Mais lorsque, par des efforts prodigieux de courage et de raison, un peuple brise les chaînes du despotisme pour en faire des trophées à la liberté ; lorsque par la force de son tempérament moral, il sort en quelque sorte des bras de la mort pour reprendre toute la vigueur de la jeunesse : lorsque, tour à tour sensible et fier, intrépide et docile, il ne peut être arrêté ni par les remparts inexpugnables, ni par les armées innombrables des tyrans armés contre lui, et qu’il s’arrête de lui-même devant l’image de la loi, s’il ne s’élance pas rapidement à la hauteur de ses destinées, ce ne pourrait être que la faute de ceux qui le gouvernent.

D’ailleurs, on peut dire en un sens que pour aimer la justice et l’égalité le peuple n’a pas besoin d’une grande vertu ; il lui suffit de s’aimer lui-même.

Mais le magistrat est obligé d’immoler son intérêt à l’intérêt du peuple, et l’orgueil du pouvoir à l’égalité : il faut que la loi parle surtout avec empire à celui qui en est l’organe ; il faut que le gouvernement pèse sur lui-même pour tenir toutes ses parties en harmonie avec elle. S’il existe un corps représentatif, une autorité première constituée par le peuple, c’est à elle de surveiller et de réprimer sans cesse tous les fonctionnaires publics. Mais qui la réprimera elle même, sinon sa propre vertu ? Plus cette source de l’ordre public est élevée, plus elle doit être pure ; il faut donc que le corps représentatif commence par soumettre dans son sein toutes les passions privées à la passion générale du bien public.
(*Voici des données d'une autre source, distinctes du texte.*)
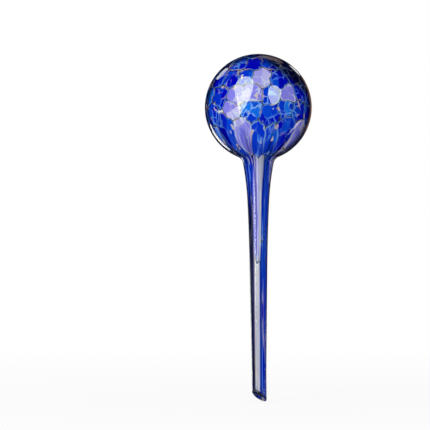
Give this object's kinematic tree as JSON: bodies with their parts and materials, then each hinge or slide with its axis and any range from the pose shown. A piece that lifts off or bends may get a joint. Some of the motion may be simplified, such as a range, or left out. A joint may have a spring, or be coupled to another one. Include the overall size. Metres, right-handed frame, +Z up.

Heureux les représentants, lorsque leur gloire et leur intérêt même les attachent autant que leurs devoirs à la cause de la liberté !

Déduisons de tout ceci une grande vérité : c’est que le caractère du gouvernement populaire est d’être confiant dans le peuple et sévère envers lui-même.

Ici se bornerait tout le développement de notre théorie, si vous n’aviez qu’à gouverner dans le calme le vaisseau de la république ; mais la tempête gronde, et l’état de révolution où vous êtes vous impose une autre tâche…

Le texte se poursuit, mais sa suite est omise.